President Obama called the approval of free-trade agreements with Colombia, Panama, and South Korea this week "a major win for American workers."
What he didn't add is that the deals, which were given final approval on Wednesday by the U.S. Congress, are also a major win for the motion picture industry and other large U.S. copyright holders. Other portions specify that consumers can have their choice of computer software, but "subject to the needs of law enforcement."
You won't find this highlighted on the administration's Web site (really, Web sites), but the three free-trade agreements export some of the more controversial sections of U.S. copyright law.
One chapter of the complex agreements echoes the Digital Millennium Copyright Act (DMCA), which the U.S. enacted in 1998 over the objections of librarians and computer scientists. It's been used to threaten college professors, stymie research into HP security vulnerabilities, and jail a Russian programmer who created an e-book conversion utility.
Now Colombia, Panama, and South Korea will be required to prohibit circumventing any "technological measure that controls access to a protected work"--meaning that making a backup copy of a DVD or video game will become illegal, and, depending on the details, a crime as well.
The language of Chapter 18 (PDF), the intellectual property section, does not include the limited safeguards that Americans enjoy. The U.S. DMCA, for instance, allows the U.S. Copyright Office to consider the state of computer technology and create exceptions, a requirement that is not exported to the signatories.
In the U.S., it's not against the law "for a person to engage in an act of security testing." That authorization is missing in the free-trade agreements. Also absent are most of the exemptions created by the Copyright Office, including ones relating to bypassing e-book and video game security in some cases, circumventing dongle-based restrictions, and copying clips from DVDs for documentary filmmaking.
Which is probably one reason why copyright holders were so enthusiastic about the free-trade agreements' passage yesterday. The Recording Industry Association of America said it was "extremely pleased."
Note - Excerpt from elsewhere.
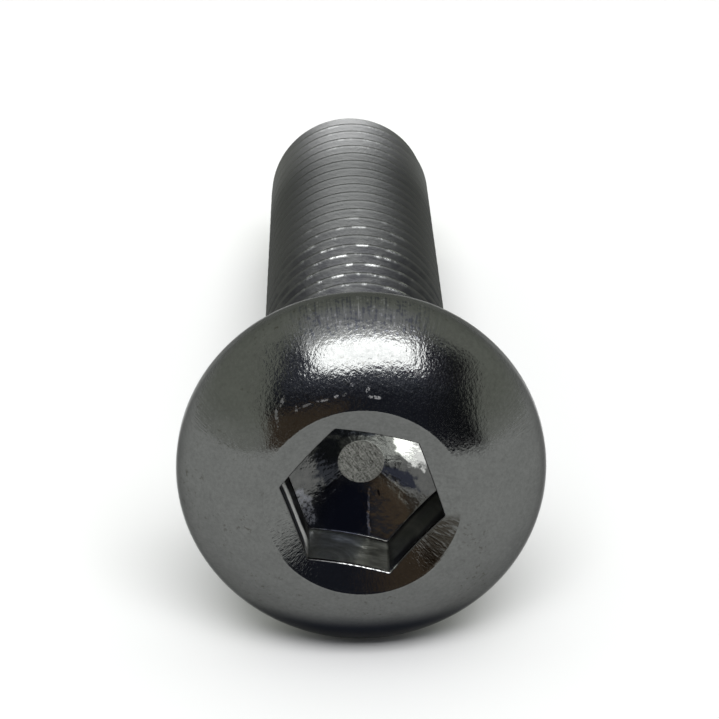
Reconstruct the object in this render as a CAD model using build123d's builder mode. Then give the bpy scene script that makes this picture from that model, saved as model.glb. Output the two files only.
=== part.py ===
from build123d import *
from math import asin, atan2, cos, hypot, radians, sin, tan
import os

# A hexagon socket button head screw, M12 x 50, threaded all along its shank.
# It is one cold-headed piece: the shank, the domed head and the socket are one solid.
# It lies as it comes to rest, on the rim of its head and the end of its shank.
# Sizes are in millimetres. Stations along the screw are counted from the bearing face
# under the head: positive towards the tip, negative into the head.

# ---------------------------------------------------------------- driving dimensions

# Shank. The thread is M12 with a 1.75 mm pitch, and the cylinder is its crest.
THREAD_CREST_DIAMETER = 11.7
SHANK_LENGTH = 50.0
TIP_TAPER_LENGTH = 2.8
TIP_END_DIAMETER = 9.7
UNDERHEAD_FILLET_RADIUS = 0.6

# Head. The dome would meet the rim's cylinder at the shoulder, which is rounded off.
HEAD_DIAMETER = 21.0
HEAD_HEIGHT = 6.25
DOME_RADIUS = 9.0
SHOULDER_HEIGHT = 2.55
SHOULDER_ROUND_RADIUS = 2.85
RIM_HEIGHT = 1.2
BEARING_FACE_DIAMETER = 20.1

# Socket: a shallow countersink, six driving flats, and a floor left by the punch.
COUNTERSINK_DIAMETER = 11.2
COUNTERSINK_ANGLE = 138.0
SOCKET_ACROSS_FLATS = 8.03
SOCKET_CORNER_DEPTH = 4.2
SOCKET_FLOOR_DEPTH = 5.65
SOCKET_FLOOR_DIAMETER = 2.6
SOCKET_TURN = -11.2

# ---------------------------------------------------------------- derived dimensions

shank_radius = THREAD_CREST_DIAMETER / 2
tip_radius = TIP_END_DIAMETER / 2
head_radius = HEAD_DIAMETER / 2
bearing_radius = BEARING_FACE_DIAMETER / 2
countersink_radius = COUNTERSINK_DIAMETER / 2
floor_radius = SOCKET_FLOOR_DIAMETER / 2

# The hexagon's corners stand further out than its flats.
socket_corner_radius = SOCKET_ACROSS_FLATS / 2 / cos(radians(30))

# The countersink's cone runs on to a point far inside the socket.
countersink_apex_depth = countersink_radius / tan(radians(COUNTERSINK_ANGLE / 2))

# The rim's underside curls in to the bearing face on an arc that starts along the screw.
rim_fall = head_radius - bearing_radius
rim_arc_radius = (RIM_HEIGHT**2 + rim_fall**2) / (2 * rim_fall)

# ---------------------------------------------------------------- how the screw lies

# A level surface touches the rim's underside and the ring where the tip taper starts.
contact_span = SHANK_LENGTH - TIP_TAPER_LENGTH + RIM_HEIGHT
contact_drop = head_radius - rim_arc_radius - shank_radius
lean = atan2(contact_drop, contact_span) + asin(rim_arc_radius / hypot(contact_drop, contact_span))

# The rim rests at height zero, and the screw's length is centred on the origin.
axis_height = rim_arc_radius + (head_radius - rim_arc_radius) * cos(lean) - RIM_HEIGHT * sin(lean)
head_reach = HEAD_HEIGHT * cos(lean) + countersink_radius * sin(lean)
tip_reach = SHANK_LENGTH * cos(lean) + tip_radius * sin(lean)
bearing_centre = Vector(0, (head_reach - tip_reach) / 2, axis_height)

tip_direction = Vector(0, cos(lean), -sin(lean))
screw_axis = Axis(bearing_centre, tip_direction)

# Local X runs along the screw towards its tip, and local Y out from its axis.
section_plane = Plane(origin=bearing_centre, x_dir=tip_direction, z_dir=(1, 0, 0))

# Local Z runs out of the head, and local X is level.
head_top_centre = bearing_centre - tip_direction * HEAD_HEIGHT
head_top_plane = Plane(origin=head_top_centre, x_dir=(1, 0, 0), z_dir=-tip_direction)

# ---------------------------------------------------------------- socket punch

# The form that the hexagonal punch leaves: six flats, with a blunt conical nose.
corner_station = SOCKET_CORNER_DEPTH - HEAD_HEIGHT
floor_station = SOCKET_FLOOR_DEPTH - HEAD_HEIGHT

with BuildPart() as socket_form:
    with BuildSketch(head_top_plane):
        RegularPolygon(
            radius=SOCKET_ACROSS_FLATS / 2,
            side_count=6,
            major_radius=False,
            rotation=SOCKET_TURN,
        )
    extrude(amount=-SOCKET_FLOOR_DEPTH)

    with BuildSketch(section_plane):
        with BuildLine():
            Polyline(
                (-HEAD_HEIGHT, 0),
                (-HEAD_HEIGHT, socket_corner_radius),
                (corner_station, socket_corner_radius),
                (floor_station, floor_radius),
                (floor_station, 0),
                close=True,
            )
        make_face()
    revolve(axis=screw_axis, mode=Mode.INTERSECT)

# ---------------------------------------------------------------- the screw

crown_edge = (-HEAD_HEIGHT, countersink_radius)
shoulder = (-SHOULDER_HEIGHT, head_radius)
rim_edge = (-RIM_HEIGHT, head_radius)
bearing_edge = (0, bearing_radius)

with BuildPart() as button_head_screw:
    # Half of the lengthwise section, turned about the screw's axis.
    with BuildSketch(section_plane) as half_section:
        with BuildLine():
            RadiusArc(crown_edge, shoulder, DOME_RADIUS)
            Line(shoulder, rim_edge)
            TangentArc(rim_edge, bearing_edge, tangent=(1, 0))
            Polyline(
                bearing_edge,
                (0, shank_radius),
                (SHANK_LENGTH - TIP_TAPER_LENGTH, shank_radius),
                (SHANK_LENGTH, tip_radius),
                (SHANK_LENGTH, 0),
                (-HEAD_HEIGHT, 0),
                crown_edge,
            )
        make_face()
        shoulder_corner = half_section.vertices().sort_by_distance(shoulder)[0]
        fillet(shoulder_corner, radius=SHOULDER_ROUND_RADIUS)
    revolve(axis=screw_axis)

    # The fillet that takes the load from the shank into the head.
    shank_rings = button_head_screw.edges().filter_by(
        lambda edge: edge.geom_type == GeomType.CIRCLE and abs(edge.radius - shank_radius) < 0.001
    )
    fillet(shank_rings.sort_by(screw_axis)[0], radius=UNDERHEAD_FILLET_RADIUS)

    # The countersink that leads the key into the socket.
    with BuildSketch(section_plane):
        with BuildLine():
            Polyline(
                crown_edge,
                (countersink_apex_depth - HEAD_HEIGHT, 0),
                (-HEAD_HEIGHT, 0),
                close=True,
            )
        make_face()
    revolve(axis=screw_axis, mode=Mode.SUBTRACT)

    # The hexagon socket.
    add(socket_form.part, mode=Mode.SUBTRACT)

button_head_screw.part.label = "button_head_screw"

os.makedirs("parts", exist_ok=True)
export_step(button_head_screw.part, "parts/button_head_screw.step")
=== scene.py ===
# %% [markdown]
# # A button head screw in polished steel
#
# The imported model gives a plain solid: a domed head, a six-sided socket and a smooth shank.
# This lesson replaces it with one closed mesh that has rounded edges, a rolled thread
# and polished steel, and then lights it softly on a pale floor.
# The scene is in metres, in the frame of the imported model. Most numbers below are
# millimetres, and MM turns them into metres.

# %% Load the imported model
import math
import bpy
import bmesh
from mathutils import Matrix, Vector


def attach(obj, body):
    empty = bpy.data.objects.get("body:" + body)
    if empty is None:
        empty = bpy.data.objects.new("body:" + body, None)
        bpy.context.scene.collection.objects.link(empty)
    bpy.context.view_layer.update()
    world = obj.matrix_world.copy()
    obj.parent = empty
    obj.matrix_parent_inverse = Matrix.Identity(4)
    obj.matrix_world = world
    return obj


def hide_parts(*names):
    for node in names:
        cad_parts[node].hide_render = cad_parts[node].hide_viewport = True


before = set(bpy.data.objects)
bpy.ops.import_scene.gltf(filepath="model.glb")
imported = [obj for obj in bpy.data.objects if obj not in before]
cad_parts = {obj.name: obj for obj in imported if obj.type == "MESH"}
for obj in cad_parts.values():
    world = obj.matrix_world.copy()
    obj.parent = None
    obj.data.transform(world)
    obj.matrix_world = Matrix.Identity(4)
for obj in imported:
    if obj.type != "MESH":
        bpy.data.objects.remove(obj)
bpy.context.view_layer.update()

MM = 0.001
screw_node = "button_head_screw"

# %% [markdown]
# ## The screw's own frame
#
# The screw lies on the rim of its head and the end of its shank, so its axis leans a little.
# It is far easier to draw it upright: local Z points out of the head, local X is level,
# and zero is the middle of the bearing face under the head.
# One matrix then carries every finished point into the model's frame.

# %% The matrix that lays the screw down
LEAN = math.radians(5.4977)
SHANK_LENGTH = 50.0
bearing_centre = Vector((0, -21.7384, 10.3451)) * MM

tip_direction = Vector((0, math.cos(LEAN), -math.sin(LEAN)))
level = Vector((1, 0, 0))
out_of_head = -tip_direction
above = out_of_head.cross(level)
lay_down = Matrix((level, above, out_of_head)).transposed().to_4x4()
lay_down.translation = bearing_centre
tip = lay_down @ Vector((0, 0, -SHANK_LENGTH * MM))
print("the tip is", round(tip.z / MM, 2), "mm above the floor")

# %% [markdown]
# ## Camera
#
# The camera looks down on the head at about 28 degrees, from some 14 cm away,
# so the shank behind the head looks short. A long lens frames it tightly.
# It stands a degree to the left, which makes the shank lean to the left as well.

# %% Place the camera
look_down = 27.934
look_right = 1.0014
camera_data = bpy.data.cameras.new("camera")
camera_data.lens = 122.4
camera_data.sensor_width = 36
camera_data.clip_start = 0.01
camera = bpy.data.objects.new("camera", camera_data)
camera.location = Vector((-2.191, -142.933, 80.955)) * MM
camera.rotation_euler = (math.radians(90 - look_down), 0, math.radians(-look_right))
bpy.context.scene.collection.objects.link(camera)
bpy.context.scene.camera = camera
bpy.context.scene.view_settings.view_transform = "Standard"
print("the camera is", round((camera.location - bearing_centre).length / MM), "mm from the head")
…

To the Motion Picture Association of America, which said it "thanks Congress for approving these trade agreements," the deals will curtail "the content theft that hinders our industry's growth abroad." Even the Entertainment Software Association, representing video game publishers, predicted Congress' action "boosts exports, opens prospects for new markets and grows high-paying jobs."
In other words, the central "anti-circumvention" sections of the DMCA are exported, but not some of the protections designed to protect researchers and other people who make legitimate use of copyrighted material.
This kind of paracopyright-law export doesn't sit well with Sherwin Siy, deputy legal director at the advocacy group Public Knowledge, which has been critical of the DMCA in the past.
"It's definitely worth noting, and we've long been leery of quasi-legislation through international agreements," Siy said.
The U.S. Chamber of Commerce, which applauded the passage of the trade deals through Congress, downplayed the significance of the DMCA-esque language. Steve Tepp, chief counsel for the Chamber's Global IP Center, said it was "virtually verbatim from provisions of U.S. law enacted in the DMCA in 1998."
To be sure, there are plenty of sections of the trade deals that are likely to be applauded by even the most ardent skeptic of copyright law. Chapter 15, on electronic commerce, limits customs duties on any "digital product transmitted electronically." Electronic authentication and digital signatures are also explicitly permitted.
Bush administration trade negotiators routinely inserted DMCA-like language into bilateral agreements. It appeared in a 2003 pact with Singapore, and another a year later with Australia. These deals, the first negotiated by the Obama administration, show it's following suit.
A law enforcement veto?
Another section (PDF) of the trade deal seems to recognize only a limited right by Americans to create and use computer programs of their choice.
It says: "Each party recognizes that consumers in its territory should be able to...run applications and services of their choice, subject to the needs of law enforcement."
A U.S. trade official, who did not want to be named, told CNET that the language is "hortatory" and therefore not binding--in other words, it's a recognition, not a commitment to actually do anything.
"The intent is to make sure device makers and telcos do not introduce technology that could thwart a CALEA--an existing U.S. law--requirement to build into networks lawful interception capability," the trade official said. "Who decides? In the first instance, the law enforcement community."
The language--"subject to the needs of law enforcement"--dates back to a Federal Communications Commission "policy document" from the Net neutrality wars of 2005. It also echoes the late 1990s, when the FBI was lobbying for a law banning encryption without backdoors for the Feds. (A House of Representatives committee approved such a bill but it did not clear the Congress.)
"As followers of the Net neutrality debate will recognize, this text is partly a dog whistle for placating Hollywood about piracy," says Matt Schruers, vice president for law and policy at the Computer and Communications Industry Association.